How do you communicate a SaaS price increase without losing customers?
Provide 60-90 days' notice, grandfather existing customers at their current price for a defined period (e.g., 6-12 months), and frame the increase around specific new value being delivered—not your rising costs. The companies that lose customers are almost always the ones that surprise their user base or fail to connect the price change to tangible product improvements and a better customer experience.
What are the risks of offering a free tier in B2B SaaS?
The primary risk isn't server cost; it's that free users consume support resources and set product expectations without generating revenue. More importantly, the "penny gap" between free and paid creates a psychological conversion barrier that can be harder to cross than the gap between $49 and $99. Free tiers work best when the free-to-paid upgrade path is gated by a clear value metric (like storage limits), not arbitrary feature walls.
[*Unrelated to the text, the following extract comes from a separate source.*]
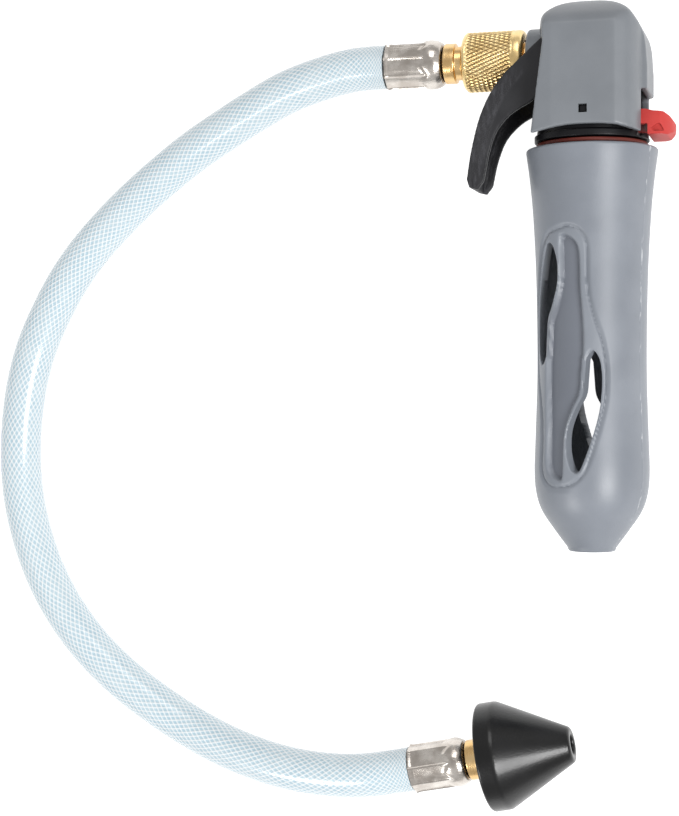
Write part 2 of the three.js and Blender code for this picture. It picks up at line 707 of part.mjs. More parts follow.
// The route follows the gun's fittings, and its heights follow the gun's, the cone's and the hose's.
function routed([x, y, z], index) {
  const [first, last] = [HOSE_ROUTE[0], HOSE_ROUTE.at(-1)];
  const lowest = Math.min(...HOSE_ROUTE.map((point) => point[2]));
  const [drawn, height] = index < HOSE_ROUTE.length / 2 ? [first[2], REST_HEIGHT] : [last[2], CONE_RADIUS];
  const share = (z - lowest) / (drawn - lowest);
  return new THREE.Vector3(x - first[0] + GUN_MOUTH - GAP, y, HOSE_LYING + share * (height - HOSE_LYING));
}

const hosePoints = HOSE_ROUTE.map(routed);
const hosePath = new THREE.CatmullRomCurve3(hosePoints);
const hose = new THREE.ExtrudeGeometry(hoseSection(), {
  extrudePath: hosePath,
  steps: HOSE_STEPS,
  bevelEnabled: false,
});
add(root, 'hose', hose, CLEAR_BLUE);

// ---- Drain end ------------------------------------------------------------------------------

drainEnd.position.copy(hosePoints.at(-1));
drainEnd.rotation.z = THREE.MathUtils.degToRad(CONE_TURN);

const coneBase = collarEnd + 1.9;
const stubRadius = TAIL_RADIUS + 0.3;
const coneTail = hoseTail([
  [COLLAR_RADIUS - 0.9, collarEnd],
  [COLLAR_RADIUS - 0.9, coneBase - GAP],
  [stubRadius, coneBase - GAP],
  [stubRadius, coneBase + CONE_STUB_LENGTH],
]);
add(drainEnd, 'cone_hose_tail', coneTail, BRASS);
add(drainEnd, 'cone_ferrule', ferrule(), NICKEL);

const cone = turnedAlongX([
  [stubRadius + GAP, coneBase],
  [CONE_RADIUS - 0.6, coneBase],
  [CONE_RADIUS, coneBase + 0.6],
  [CONE_RADIUS, coneBase + CONE_LAND],
  [CONE_TIP_RADIUS + 0.3, coneBase + CONE_LENGTH - 0.6],
  [CONE_TIP_RADIUS - 0.4, coneBase + CONE_LENGTH],
  [CONE_BORE, coneBase + CONE_LENGTH],
  [CONE_BORE, coneBase + CONE_STUB_LENGTH + 0.5],
  [stubRadius + GAP, coneBase + CONE_STUB_LENGTH + 0.5],
], ROUND);
add(drainEnd, 'rubber_cone', cone, RUBBER);

// ---- Trigger --------------------------------------------------------------------------------

// Side view: a hooked finger lever whose arm rises into the head and over the valve stem.
function triggerSide() {
  const armTop = STEM_TOP + GAP + ARM_THICKNESS;
  const outer = curve([
    [-12.4, 4.2],
    [-17.9, -0.8],
    [-24.3, -7.1],
    [-29.3, -15.9],
    [-32.4, -26],
    [-33.7, -33.5],
  ], 16);
  const inner = curve([
    [-28.9, -34.2],
    [-27.2, -26.4],
    [-25, -20.8],
    [-20.9, -16.4],
    [-15.4, -13.3],
  ], 10);
  return [
    [-7.4, 8.2],
    [-10.3, 5.2],
    ...outer,
    [-33, -35.8],
    [-30.6, -36.4],
    ...inner,
    [-4, -5.5],
    [2.5, 2],
    ...arc([PIVOT_X, PIVOT_Y], HUB_RADIUS, -90, 60, 10),
    [4, armTop],
    [-5, armTop],
  ];
}

// A long plate seen from the front, from one half of its [z, y] outline.
function frontPlate(half) {
  const other = half.map(([z, y]) => [-z, y]).reverse();
  return plate([...half, ...other], FAR).rotateY(Math.PI / 2);
}

// Front view: wide enough above to straddle the nut, narrower at the finger.
function triggerFront() {
  return frontPlate([
    [TRIGGER_HALF, 20],
    [TRIGGER_HALF, TRIGGER_TAPER_Y],
    [TRIGGER_TIP_HALF + 0.5, -29],
    [TRIGGER_TIP_HALF, -40],
  ]);
}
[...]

What metrics indicate your SaaS pricing strategy is working?
Track four metrics in tandem: Average Revenue Per User/Account (ARPU) trend (is it growing or compressing?), Net Dollar Retention (NDR) (are existing customers expanding their spend?), win rate by tier (are buyers selecting the tiers you designed for them?), and the pricing page conversion rate. Any single metric in isolation can be misleading; together, they provide a holistic view of your pricing system's health.
How should SaaS pricing differ for SMB versus enterprise buyers?
SMB pricing should be self-serve, transparent, and optimized for speed: monthly billing, no sales calls, instant activation. Enterprise pricing must be sales-led, custom-scoped, and optimized for commitment: annual or multi-year contracts, implementation fees, SLAs, and built-in annual escalators. The most common mistake is using one pricing motion for both segments, which either under-serves enterprise or over-complicates the SMB purchase.